Snowboarding was just gaining momentum when Deer Valley opened in 1981. The first national championships were raced a year later. Four years after that, the first world champion of halfpipe was crowned. As snowboarders began to establish their staying power and gain a larger market share — they now make up about 40% of all lift users, according to the Snowsports Industry Association — more resorts welcomed them, especially after the sport made its Winter Olympics debut in 1998.

Deer Valley was not one of those. Deer Valley founders Edgar and Polly Stern were skiers, and their vision was to create a luxe resort for skiers, replete with high-end accommodations and indulgent amenities. They pioneered the idea of a ski valet as well as the chairlift footrests and boxes of tissues at the bottom of every lift.

The Park City resort quickly found its clientele, and that clientele was willing to pay more for attentive service, world-class dining and impeccably groomed runs with nary a snowboarder in sight.

In 2001, Aspen Mountain Company’s Ajax resort in Colorado opened its lifts to snowboarders. That left just four ski-only resorts on the continent (Taos Ski Valley acquiesced in 2008). Yet even at that time, Free the Snow, an organization that worked to have snowboarding bans lifted, told the Park Record that Deer Valley would likely be the last to cave.

“Deer Valley is a different animal,” Matthew Kreitman, whose organization appears to have since disbanded, said at the time. “They have such a specialist audience.”

And Deer Valley has no intention of disrupting that. In its reasoning for staying ski-only, it could potentially point to a layout considered less than ideal for snowboarders, or fear of more collisions because of different styles of getting down the mountain. Instead, resort spokespeople have consistently preached that the policy caters to the will of its people.

(Rick Egan | The Salt Lake Tribune) Special guests view the new ski area that will be part of the Deer Valley Resort, on Thursday, Aug. 24, 2023.

In a 2003 interview with the Park Record, then-Deer Valley CEO Bob Wheaton said the resort is ski-only because that’s consistently what guests tell them they want. That year’s Ski Magazine reader survey backed that up, with responders praising the policy. Attitudes haven’t changed much in the ensuing 20 years. In Ski Magazine’s 2023 survey, Deer Valley was voted the No. 3 resort in the U.S.

“Deer Valley is simply the best ski resort in the U.S.,” one reader wrote, according to the magazine. “Great customer service and no snowboarders.”

And unlike Alta, which was sued by snowboarders over its ski-only policy in 2014, Deer Valley does not sit on public land but entirely on private property.

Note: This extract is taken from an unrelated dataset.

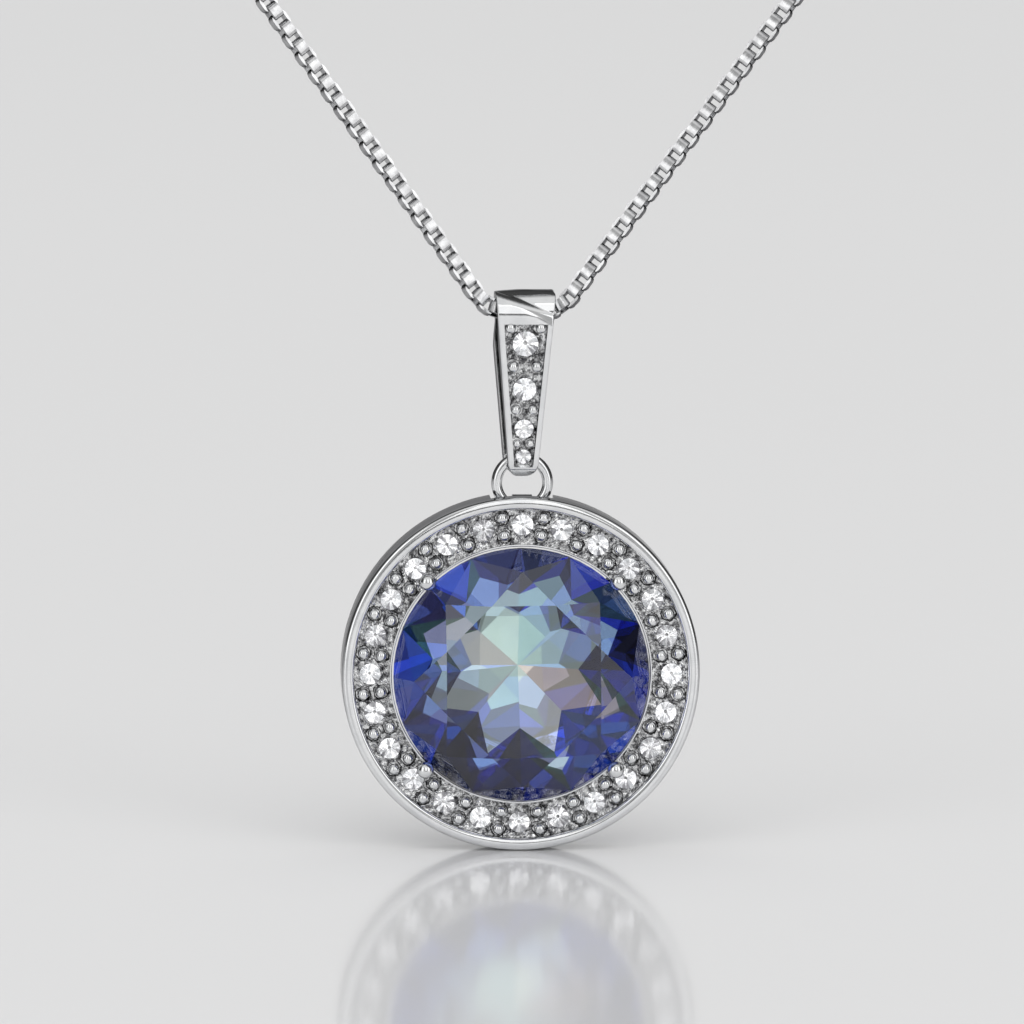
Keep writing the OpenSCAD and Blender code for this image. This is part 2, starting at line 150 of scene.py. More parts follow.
polishedSilver = silverMaterial("polishedSilver", {
    "dark": (0.80, 0.81, 0.82), "light": (0.90, 0.905, 0.91), "toneScale": 900,
    "roughness": (0.05, 0.12), "polishScale": 2600,
    "scratchScale": 2600, "scratchStretch": (1.0, 1.0, 6.0), "bump": 0.05, "edge": (0.22, 0.22, 0.225),
})
chainSilver = silverMaterial("chainSilver", {
    "dark": (0.60, 0.60, 0.61), "light": (0.82, 0.825, 0.83), "toneScale": 2400,
    "roughness": (0.10, 0.22), "polishScale": 5200,
    "scratchScale": 6000, "scratchStretch": (1.0, 4.0, 1.0), "bump": 0.10, "edge": (0.12, 0.12, 0.125),
})
settingSilver = silverMaterial("settingSilver", {
    "dark": (0.10, 0.10, 0.105), "light": (0.90, 0.905, 0.91), "toneScale": 4200,
    "roughness": (0.06, 0.20), "polishScale": 9000,
    "scratchScale": 12000, "scratchStretch": (1.0, 1.0, 1.0), "bump": 0.20, "edge": (0.05, 0.05, 0.055),
})
springSteel = silverMaterial("springSteel", {
    "dark": (0.42, 0.42, 0.43), "light": (0.58, 0.58, 0.60), "toneScale": 4200,
    "roughness": (0.22, 0.36), "polishScale": 7000,
    "scratchScale": 9000, "scratchStretch": (1.0, 5.0, 1.0), "bump": 0.12, "edge": (0.10, 0.10, 0.10),
})


def facetColour(nodes):  # each facet carries its own colour, which holds the stone's tint and painted reflection and shade
    tint = nodes.new("ShaderNodeAttribute")
    tint.attribute_name = "facetTintAndPaintedLight"
    return tint.outputs["Color"]


def crownMaterial(name, ior, coat):  # clear, with a bright skin where coat is over 0
    material, nodes, links, shader = startMaterial(name)
    # the crown takes each facet's colour, painted reflection and shade included
    links.new(facetColour(nodes), shader.inputs["Base Color"])
    shader.inputs["Roughness"].default_value = 0.0
    shader.inputs["IOR"].default_value = ior
    shader.inputs["Transmission Weight"].default_value = 1.0
    shader.inputs["Coat Weight"].default_value = coat
    shader.inputs["Coat IOR"].default_value = 2.3
    shader.inputs["Coat Roughness"].default_value = 0.0
    return material


def pavilionMaterial(name, roughness, clouding, glow):  # the foiled back of a stone, seen through its crown, which also glows with painted light in its facet colours
    material, nodes, links, shader = startMaterial(name)
    shader.inputs["Metallic"].default_value = 1.0
    cloud = addNoise(nodes, links, clouding["scale"], 2.0)
    mix = nodes.new("ShaderNodeMix")
    mix.data_type = "RGBA"
    mix.blend_type = "MULTIPLY"
    mix.inputs["Factor"].default_value = 1.0
    shade = addRamp(nodes, links, cloud.outputs["Fac"], clouding["low"], clouding["high"])
    links.new(facetColour(nodes), mix.inputs["A"])
    links.new(shade.outputs["Color"], mix.inputs["B"])
    links.new(mix.outputs["Result"], shader.inputs["Base Color"])
    # painted light: the facet colours are also emitted, so the stones glow though no lamp lights them; glow
    # sets how strongly
    links.new(mix.outputs["Result"], shader.inputs["Emission Color"])
    shader.inputs["Emission Strength"].default_value = glow
    spread = addRange(nodes, links, cloud.outputs["Fac"], *roughness)
    links.new(spread.outputs["Result"], shader.inputs["Roughness"])
    return material


blueCrown = crownMaterial("blueCrown", 1.62, 0.12)
# the last number of each pavilion is its painted glow
bluePavilion = pavilionMaterial("bluePavilion", (0.0, 0.03),
                                {"scale": 500, "low": (0.82, 0.84, 0.88), "high": (1.0, 1.0, 1.0)}, 0.12)
blueStar = pavilionMaterial("blueStar", (0.0, 0.03),
                            {"scale": 300, "low": (0.90, 0.92, 0.94), "high": (1.0, 1.0, 1.0)}, 0.26)
clearCrown = crownMaterial("clearCrown", 1.6, 0.0)
clearPavilion = pavilionMaterial("clearPavilion", (0.0, 0.04),
                                 {"scale": 3000, "low": (0.86, 0.86, 0.87), "high": (1.0, 1.0, 1.0)}, 0.45)
print("materials made")


def leaveEditMode():
    if bpy.context.object and bpy.context.object.mode != "OBJECT":
        bpy.ops.object.mode_set(mode="OBJECT")


def deselectAll():
    leaveEditMode()
    bpy.ops.object.select_all(action="DESELECT")


def onlySelect(piece):
    deselectAll()
    piece.select_set(True)
    bpy.context.view_layer.objects.active = piece


def applyModifiers(piece):
    onlySelect(piece)
    for modifier in list(piece.modifiers):
        bpy.ops.object.modifier_apply(modifier=modifier.name)


def pointOutwards(piece):
    onlySelect(piece)
    bpy.ops.object.mode_set(mode="EDIT")
    bpy.ops.mesh.select_all(action="SELECT")
    bpy.ops.mesh.normals_make_consistent(inside=False)
    bpy.ops.object.mode_set(mode="OBJECT")


def newMesh(name, points, faces):
    mesh = bpy.data.meshes.new(name)
    mesh.from_pydata([tuple(p) for p in points], [], faces)
    mesh.update()
    piece = bpy.data.objects.new(name, mesh)
    scene.collection.objects.link(piece)
    return piece


def smooth(piece, angle=35):
    onlySelect(piece)
    bpy.ops.object.shade_smooth_by_angle(angle=math.radians(angle))


def finishPiece(piece, body, material, slot, *replaced):
    piece.data.transform(Matrix.Scale(metre, 4))
    if material:
        piece.data.materials.clear()
        piece.data.materials.append(material)
    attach(piece, body)
    if replaced:
        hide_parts(*replaced)
    return piece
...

That could change slightly when the resort expands to the previous Mayflower property. About 130 of those 4,100 skiable acres are controlled by the Bureau of Land Management, according to Brooke Hontz, Extell’s vice president of development. Hontz said Extell is expecting to buy the land, which has no public access, before the official opening of the expansion in 2025-26. Not that access for snowboarders would change if it remained in public hands: Alta, which is on National Forest Service property, won its case by arguing the lifts are private even if the land isn’t. The result is that snowboarders can ride down its slopes but aren’t allowed a ride back up.

Deer Valley Expansion

That won’t fly at Deer Valley, even if it has plenty of runs to go around. Still, Bennett didn’t shut the door completely on snowboarders. Rather, he hinted at an option for anyone who wants to see “The New Deer Valley” for themselves.

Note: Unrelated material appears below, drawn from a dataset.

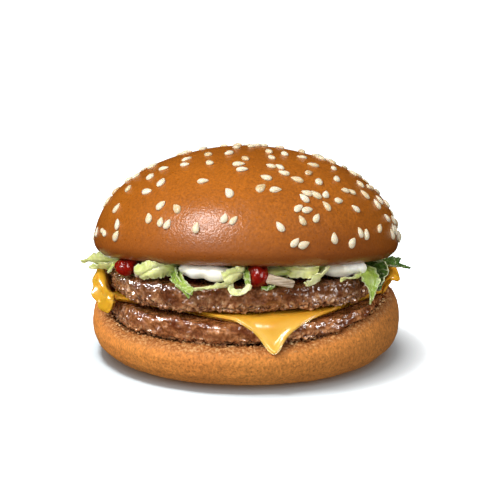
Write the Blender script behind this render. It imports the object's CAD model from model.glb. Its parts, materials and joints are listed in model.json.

“Deer Valley Resort has been a skier-only mountain since its inception in 1981, a tenet our guests have enjoyed and requested for decades,” Bennett said in a statement prepared for The Tribune. “Adding new terrain to our trail map does not change that and we are excited for our loyal and new guests to experience a larger Deer Valley in the coming seasons.

“And,” he added, “with the new expansion comes more of our award-winning ski school.